Tuesday, August 31, 2010

Coming to terms

When I was small my mom didn’t work outside the home. She stayed home and raised up the four of us little girls. She cooked and cleaned and wiped noses and bums. She sewed and mended and did oceans of laundry. She planted and harvested an enormous garden and we raised chickens, pigs and had a milk cow. We didn’t have much in the way of material goods, but we managed to survive on Dad’s earnings, because that’s what you did.

She did a good job. We are all grown now and are all productive members of society, not an axe-murderer or druggie among us. I’m not saying Dad had nothing to do with it, he did, but that is a story for another time.

My husband’s job takes care of the lion’s share of our living expenses. I am able to work part-time from home and make up the rest. I work 16-20 hours each week. The rest of the time I devote to raising our son and keeping up with household chores. When I tell people I am able to stay home and be with Liam for the most part, they tell me how great that is and how much better it is for Liam and how lucky I am.

So my question is this: If I am so lucky, and what I am doing is a good and honorable thing, why do I feel as though if I don’t accomplish something absolutely concrete each and every day, I am being lazy and useless?

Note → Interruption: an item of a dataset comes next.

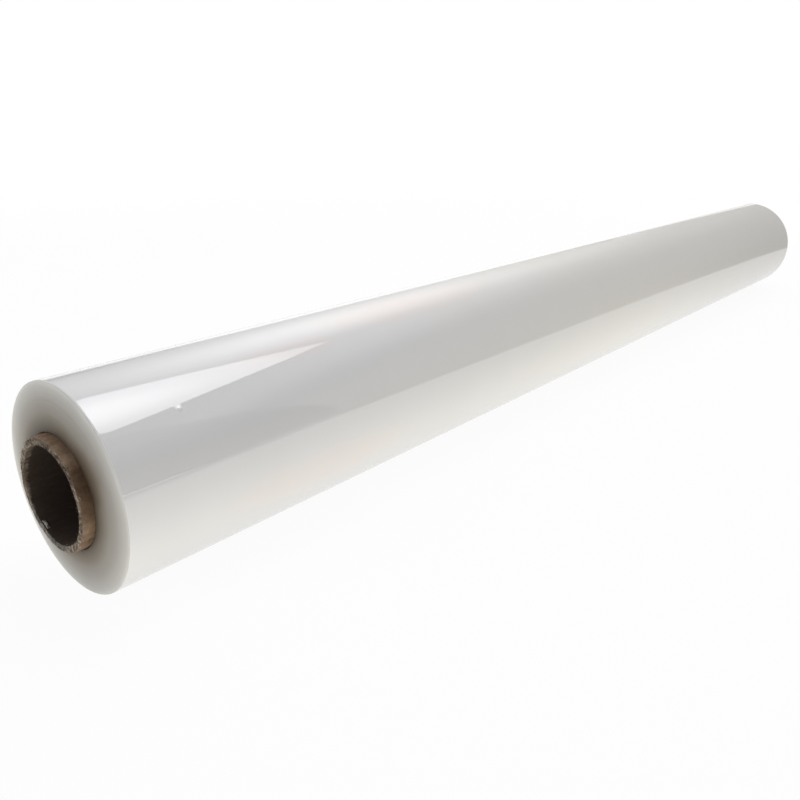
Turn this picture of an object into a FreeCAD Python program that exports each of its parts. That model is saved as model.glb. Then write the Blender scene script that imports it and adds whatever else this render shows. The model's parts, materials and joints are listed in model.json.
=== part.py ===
# Roll of clear gift-wrap film on a paperboard core, lying at rest on its side.
# Frame: X along the roll's axis, Y across it, Z up. The origin is on the surface that
# the roll lies on, halfway along the roll and under its axis. Lengths in millimetres.

import FreeCAD
import Part
import Sketcher
import math
import os

doc = FreeCAD.newDocument("FilmRoll")

# Driving sizes: alias, value, meaning

SIZES = [
    ("film_width", 800.0, "width that the film was slit to"),
    ("film_diameter", 89.65, "mean diameter of the outermost turn"),
    ("telescope", 1.9, "how far the innermost turns have slid towards -X"),
    ("lip_radius", 1.4, "soft rounding of the outermost turns at each end"),
    ("tail_lift", 0.25, "height of the film's free edge above the turn under it"),
    ("tail_angle", 165.0, "place of the free edge, in degrees from +Y towards +Z"),
    ("flat_width", 12.0, "width of the flat spot that the roll lies on"),
    ("core_bore", 41.0, "bore of the paperboard core, for a dispenser rod"),
    ("core_wall", 3.75, "thickness of the core's wound board"),
    ("core_overhang", 6.7, "how far the core stands out of the winding at each end"),
    ("core_edge", 0.6, "rounding of the core's cut edges"),
]

sheet = doc.addObject("Spreadsheet::Sheet", "Sizes")
for row, (alias, value, meaning) in enumerate(SIZES, start=1):
    sheet.set(f"A{row}", alias)
    sheet.set(f"B{row}", str(value))
    sheet.set(f"C{row}", meaning)
    sheet.setAlias(f"B{row}", alias)
doc.recompute()

# Sizes that follow from the driving ones

ROLL_RADIUS = "(Sizes.film_diameter / 2)"
ROLL_END = "(Sizes.film_width / 2)"
CORE_RADIUS = "(Sizes.core_bore / 2 + Sizes.core_wall)"
AXIS_HEIGHT = "sqrt((Sizes.film_diameter / 2) ^ 2 - (Sizes.flat_width / 2) ^ 2)"

START, END, CENTRE = 1, 2, 3
ORIGIN = (-1, START)


# Helpers

def formula_value(formula):
    return float(sheet.evalExpression(formula))


def make_body(label):
    body = doc.addObject("PartDesign::Body", label)
    body.Label = label
    return body


def sketch_on(body, role, name):
    """A new sketch on one of the body's own origin planes."""
    plane = next(part for part in body.Origin.OriginFeatures if part.Role == role)
    sketch = body.newObject("Sketcher::SketchObject", name)
    sketch.AttachmentSupport = [(plane, "")]
    sketch.MapMode = "FlatFace"
    return sketch


def drive(sketch, name, kind, places, formula):
    """Constrain places in a sketch to a formula of the sheet's sizes."""
    value = formula_value(formula)
    index = sketch.addConstraint(Sketcher.Constraint(kind, *places, value))
    sketch.renameConstraint(index, name)
    sketch.setExpression("Constraints." + name, formula)


def place_point(sketch, name, point, across, up):
    """Hold a sketch point at two distances from the sketch's origin."""
    drive(sketch, name + "_across", "DistanceX", (*ORIGIN, *point), across)
    drive(sketch, name + "_up", "DistanceY", (*ORIGIN, *point), up)


def join_ends(sketch, *pairs):
    for first, second in pairs:
        sketch.addConstraint(Sketcher.Constraint("Coincident", *first, *second))


def add_circle(sketch, name, radius):
    """A circle of a driven radius round the sketch's origin."""
    circle = Part.Circle(FreeCAD.Vector(), FreeCAD.Vector(0, 0, 1), formula_value(radius))
    index = sketch.addGeometry(circle)
    join_ends(sketch, ((index, CENTRE), ORIGIN))
    drive(sketch, name, "Radius", (index,), radius)


def add_outline(sketch, corners):
    """Straight edges between (name, across, up) corners that follow the sheet's sizes."""
    places = [FreeCAD.Vector(formula_value(a), formula_value(u), 0) for _, a, u in corners]
    edges = [
        sketch.addGeometry(Part.LineSegment(here, there))
        for here, there in zip(places, places[1:])
    ]
    for edge, (name, across, up) in zip(edges, corners):
        place_point(sketch, name, (edge, START), across, up)
    name, across, up = corners[-1]
    place_point(sketch, name, (edges[-1], END), across, up)
    join_ends(sketch, *(((a, END), (b, START)) for a, b in zip(edges, edges[1:])))
    return edges


def pad_evenly(body, name, sketch, length):
    """Pad a sketch half to each side of its plane."""
    pad = body.newObject("PartDesign::Pad", name)
    pad.Profile = sketch
    pad.SideType = "Symmetric"
    pad.setExpression("Length", length)
    doc.recompute()
    return pad


def check_cut(feature):
    """A cut that points away from the solid removes nothing and shows no error."""
    doc.recompute()
    if not feature.Shape.Volume < feature.BaseFeature.Shape.Volume - 1:
        raise RuntimeError(feature.Label + " cut nothing")


# Wound film. Its turns lie tight on each other and are one solid, but the outermost turn
# shows where it ends. It is drawn as a four-centre spiral: four quarter arcs, struck from
# the corners of a small square round the axis, each a quarter of the lift larger than the
# one before. After a whole turn the film stands one lift above where it started, and that
# step is its free edge.

film = make_body("film_roll")

turn = sketch_on(film, "YZ_Plane", "outer_turn")
turn.setExpression("AttachmentOffset.Rotation.Angle", "Sizes.tail_angle * 1 deg")

quarters = [(-1, 1), (-1, -1), (1, -1), (1, 1)]
corner = "Sizes.tail_lift / 8"
arcs = []
for number, (across, up) in enumerate(quarters):
    radius = f"{ROLL_RADIUS} + Sizes.tail_lift * {(number - 1.5) / 4}"
    offset = formula_value(corner)
    centre = FreeCAD.Vector(across * offset, up * offset, 0)
    circle = Part.Circle(centre, FreeCAD.Vector(0, 0, 1), formula_value(radius))
    begin = number * math.pi / 2
    arc = turn.addGeometry(Part.ArcOfCircle(circle, begin, begin + math.pi / 2))
    place_point(turn, f"centre_{number}", (arc, CENTRE), f"{across} * {corner}", f"{up} * {corner}")
    level = "Horizontal" if number % 2 == 0 else "Vertical"
    turn.addConstraint(Sketcher.Constraint(level, arc, CENTRE, arc, START))
    arcs.append(arc)
    if number == 0:
        drive(turn, "start_radius", "Radius", (arc,), radius)
    else:
        join_ends(turn, ((arcs[-2], END), (arc, START)))
turn.addConstraint(Sketcher.Constraint("Horizontal", arcs[-1], CENTRE, arcs[-1], END))

step = turn.addGeometry(Part.LineSegment(
    turn.getPoint(arcs[-1], END), turn.getPoint(arcs[0], START)))
join_ends(turn, ((arcs[-1], END), (step, START)), ((step, END), (arcs[0], START)))
add_circle(turn, "core_seat", CORE_RADIUS)

blank_end = f"({ROLL_END} + 2 * Sizes.telescope)"
pad_evenly(film, "winding", turn, f"2 * {blank_end}")

# Each end of the winding is turned to a shallow cone, because every turn sits a little
# further along the core than the turn outside it, and its outer edge is rounded. The
# tool runs below the core's surface and one lift clear of the largest turn.

tool_top = f"({ROLL_RADIUS} + Sizes.tail_lift)"
lip_base = f"({tool_top} - Sizes.lip_radius)"
tool_base = "(Sizes.core_bore / 2)"
cone_foot = f"Sizes.telescope * ({lip_base} - {tool_base}) / ({lip_base} - {CORE_RADIUS})"

for name, side in [("near", -1), ("far", 1)]:
    profile = sketch_on(film, "XZ_Plane", name + "_end_profile")
    face = f"({side} * {ROLL_END})"
    inside = f"({face} - {side} * Sizes.lip_radius)"
    beyond = f"({side} * ({blank_end} + Sizes.lip_radius))"
    edges = add_outline(profile, [
        ("crest", inside, tool_top),
        ("outer_corner", beyond, tool_top),
        ("inner_corner", beyond, tool_base),
        ("foot", f"{face} - {cone_foot}", tool_base),
        ("lip", face, lip_base),
    ])
    hub = FreeCAD.Vector(formula_value(inside), formula_value(lip_base), 0)
    round_edge = Part.Circle(hub, FreeCAD.Vector(0, 0, 1), sheet.get("lip_radius"))
    sweep = (0, math.pi / 2) if side > 0 else (math.pi / 2, math.pi)
    lip = profile.addGeometry(Part.ArcOfCircle(round_edge, *sweep))
    ends = (START, END) if side > 0 else (END, START)
    join_ends(profile, ((edges[-1], END), (lip, ends[0])), ((lip, ends[1]), (edges[0], START)))
    drive(profile, "lip_radius", "Radius", (lip,), "Sizes.lip_radius")
    groove = film.newObject("PartDesign::Groove", name + "_end")
    groove.Profile = profile
    groove.ReferenceAxis = (profile, ["H_Axis"])
    groove.Angle = 360
    check_cut(groove)

# The film is wound with a little air in it, so its own weight presses a narrow flat.

rest = sketch_on(film, "YZ_Plane", "flat_spot_profile")
edges = add_outline(rest, [
    ("left_top", f"-{tool_top}", f"-{AXIS_HEIGHT}"),
    ("right_top", tool_top, f"-{AXIS_HEIGHT}"),
    ("right_bottom", tool_top, f"-{tool_top}"),
    ("left_bottom", f"-{tool_top}", f"-{tool_top}"),
])
closing = rest.addGeometry(Part.LineSegment(
    rest.getPoint(edges[-1], END), rest.getPoint(edges[0], START)))
join_ends(rest, ((edges[-1], END), (closing, START)), ((closing, END), (edges[0], START)))

flat = film.newObject("PartDesign::Pocket", "flat_spot")
flat.Profile = rest
flat.SideType = "Symmetric"
flat.setExpression("Length", f"2 * {blank_end}")
check_cut(flat)
film.setExpression("Placement.Base.z", AXIS_HEIGHT)


# Core: a tube of wound paperboard that carries the film and stands out at both ends. Its
# cut edges are worn round.

core = make_body("core_tube")

ring = sketch_on(core, "YZ_Plane", "board_section")
add_circle(ring, "bore", "Sizes.core_bore / 2")
add_circle(ring, "seat", CORE_RADIUS)
tube = pad_evenly(core, "wound_board", ring, "Sizes.film_width + 2 * Sizes.core_overhang")

rims = [
    f"Edge{number}"
    for number, edge in enumerate(tube.Shape.Edges, start=1)
    if edge.Closed and isinstance(edge.Curve, Part.Circle)
]
worn = core.newObject("PartDesign::Fillet", "worn_edges")
worn.Base = (tube, rims)
worn.setExpression("Radius", "Sizes.core_edge")
check_cut(worn)
core.setExpression("Placement.Base.z", AXIS_HEIGHT)


# Check the document, then write each piece.

doc.recompute()
for item in doc.Objects:
    if {"Invalid", "Error"} & set(item.State):
        raise RuntimeError(f"{item.Label} failed: {item.State}")
    if item.isDerivedFrom("Sketcher::SketchObject") and not item.FullyConstrained:
        raise RuntimeError(f"{item.Label} isn't fully constrained")

pieces = [film, core]
for piece in pieces:
    if piece.Shape.isNull() or not piece.Shape.isValid() or len(piece.Shape.Solids) != 1:
        raise RuntimeError(f"{piece.Label} isn't one sound solid")

os.makedirs("parts", exist_ok=True)
for piece in pieces:
    piece.Shape.exportStep(f"parts/{piece.Label}.step")
    box = piece.Shape.optimalBoundingBox(False, False)
    print(
        f"{piece.Label}: {piece.Shape.Volume / 1000:.2f} cm3, "
        f"X {box.XMin:.3f} to {box.XMax:.3f}, Y {box.YMin:.3f} to {box.YMax:.3f}, "
        f"Z {box.ZMin:.3f} to {box.ZMax:.3f}"
    )
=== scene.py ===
import bpy
import json
import math
from mathutils import Matrix, Vector, noise


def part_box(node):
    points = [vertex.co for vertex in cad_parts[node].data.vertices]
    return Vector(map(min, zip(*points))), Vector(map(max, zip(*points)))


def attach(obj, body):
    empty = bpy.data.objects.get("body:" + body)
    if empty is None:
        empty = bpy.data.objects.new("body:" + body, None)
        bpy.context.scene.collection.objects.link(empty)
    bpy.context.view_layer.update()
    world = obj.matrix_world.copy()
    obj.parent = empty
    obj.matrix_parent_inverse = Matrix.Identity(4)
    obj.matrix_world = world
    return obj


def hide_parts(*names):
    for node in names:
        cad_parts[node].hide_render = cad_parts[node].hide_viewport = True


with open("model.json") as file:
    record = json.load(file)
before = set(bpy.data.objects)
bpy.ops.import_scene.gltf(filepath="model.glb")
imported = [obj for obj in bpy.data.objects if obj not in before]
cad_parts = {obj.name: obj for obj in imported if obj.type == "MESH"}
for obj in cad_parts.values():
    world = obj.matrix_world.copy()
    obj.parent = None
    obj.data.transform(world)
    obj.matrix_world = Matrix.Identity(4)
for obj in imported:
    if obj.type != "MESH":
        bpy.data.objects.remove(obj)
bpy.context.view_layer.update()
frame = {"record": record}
print("frame loaded")

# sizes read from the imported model, in metres

rollLow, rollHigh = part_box("film_roll")
coreLow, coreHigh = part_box("core_tube")
axisHeight = (coreLow[2] + coreHigh[2]) / 2
coreRadius = (coreHigh[1] - coreLow[1]) / 2
rollRadius = (rollHigh[1] - rollLow[1]) / 2
coreEnd = coreHigh[0]
boreRadius = frame["record"]["mounts"][0]["dims"]["r_mm"] / 1000

fullTurn = 2 * math.pi
mergeDistance = 0.000001
patchEdge = {"from": 0.35, "to": 1.1, "unevenness": 0.8}       # in shares of a patch's reach


# small helpers for node trees

def feed(tree, socket, value):
    if isinstance(value, bpy.types.NodeSocket):
        tree.links.new(value, socket)
    else:
        socket.default_value = value


def addNode(tree, kind, inputs=(), **settings):
    # a node with its settings, and its inputs linked or set in order or by name
    node = tree.nodes.new(kind)
    for name, value in settings.items():
        setattr(node, name, value)
    for place, value in inputs.items() if isinstance(inputs, dict) else enumerate(inputs):
        feed(tree, node.inputs[place], value)
    return node


def valueOf(tree, kind, inputs=(), **settings):
    # the first output of a new node
    return addNode(tree, kind, inputs, **settings).outputs[0]


def maths(tree, operation, *values, clamp=False):
    return valueOf(tree, "ShaderNodeMath", values, operation=operation, use_clamp=clamp)


def plus(tree, *both, clamp=False):
    return maths(tree, "ADD", *both, clamp=clamp)


def minus(tree, *both, clamp=False):
    return maths(tree, "SUBTRACT", *both, clamp=clamp)


def over(tree, *both, clamp=False):
    return maths(tree, "DIVIDE", *both, clamp=clamp)


def times(tree, product, *factors):
    for factor in factors:
        product = maths(tree, "MULTIPLY", product, factor)
    return product


def hypotenuse(tree, first, second):
    return maths(tree, "SQRT", plus(tree, times(tree, first, first), times(tree, second, second)))


def joinPlace(tree, *parts):
    return valueOf(tree, "ShaderNodeCombineXYZ", parts)


def splitPlace(tree, vector):
    return tuple(addNode(tree, "ShaderNodeSeparateXYZ", [vector]).outputs)


def towards(tree, *both):
    # how far a place lies along a direction: their dot product
    return addNode(tree, "ShaderNodeVectorMath", both, operation="DOT_PRODUCT").outputs["Value"]


def awayFrom(tree, *both):
    return addNode(tree, "ShaderNodeVectorMath", both, operation="DISTANCE").outputs["Value"]


def easeBetween(tree, *inputs):
    # as a value goes from a start to an end, a smooth change from one level to another
    return valueOf(tree, "ShaderNodeMapRange", inputs, interpolation_type="SMOOTHSTEP")


def stretchedBy(tree, vector, stretch):
    return valueOf(tree, "ShaderNodeMapping", {"Vector": vector, "Scale": stretch})


def noiseOn(tree, vector, scale, detail=3.0, roughness=0.5, stretch=(1, 1, 1)):
    return addNode(tree, "ShaderNodeTexNoise", {
        "Vector": stretchedBy(tree, vector, stretch), "Scale": scale, "Detail": detail,
        "Roughness": roughness}).outputs["Fac"]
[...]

The benefits of reading, teaching and playing with Liam will not reap rewards for many years. It is impossible to visualize what, exactly, if anything, I am accomplishing today.

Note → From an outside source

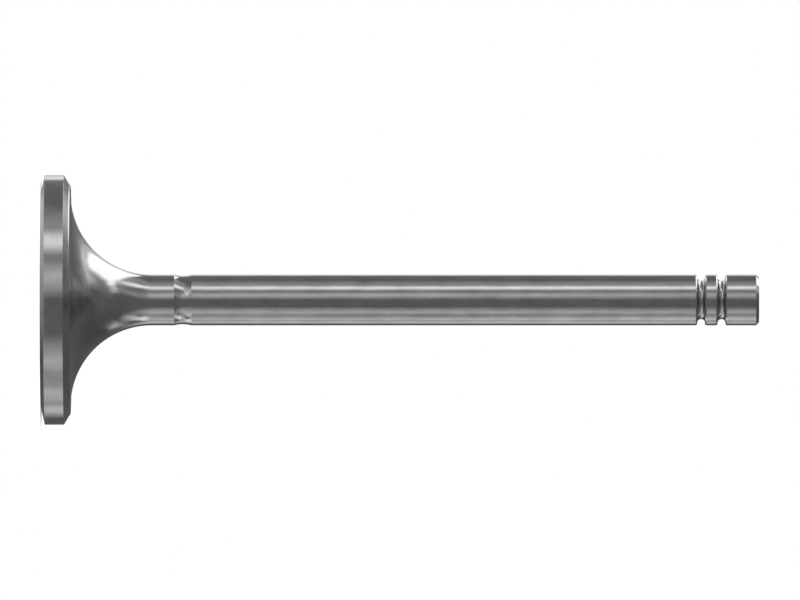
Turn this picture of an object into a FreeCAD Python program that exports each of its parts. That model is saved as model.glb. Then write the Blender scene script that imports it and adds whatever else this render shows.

Why am I so conditioned, so attuned, to production, production, production? Has today’s society convinced me if my occupation is Mom and my goal in life is a strong, confident kid that that is just not good enough? I must have loftier, more concrete and career-minded goals. If that is indeed the case, why? And why do I as a wife and mother buy into it? Why do I, an intelligent, thinking human being, belittle my own aspirations of raising a child who is more confident, intelligent and creative than I?

It seems I am constantly questioning our decision for me to work part-time and spend the remaining hours each week with our son. Oftentimes I feel as though I should be toiling away at a full-time job, barely bringing home enough to pay for the childcare that would make necessary. Then I stop myself and think; this is ridiculous! Why would I do that and let someone else raise my son?

I play this mind game every day. I force myself to let go of this craziness and do what I need to do and want to do and say the hell with anyone else’s ideas of what I should do. Thankfully CJE is here to keep reminding me of the value of what I am doing and the reasons we made these choices in the first place. Somehow I need to stop this insanity I am putting myself through. I know it is stupid and nuts, but for some reason each morning I am right back where I started from the day before.

I wish I knew the answer that would ultimately give me peace with my choices, but until I do . . . I’ll just have to keep battling down the demons every day.

2 comments:

Doozyanner said...

Hang in there. What you're doing is so very important. These years with a toddler will fly by--and when Liam is busy with music and sports and teenage angst, you will be glad you had this time with him. (I always wanted to be a stay-at-home mom. Since that wasn't to be, teaching in a small town gave me the second best option.)

WV: quitzat
Quitzat worryin'! You're doing a great job!

Odie Langley said...

Yes please hang in there girl. My youngest daughter is able to stay at home with my 2 grandsons and it has made their developing years so much better having her there for them each and every day. What you are doing is soooooooo important.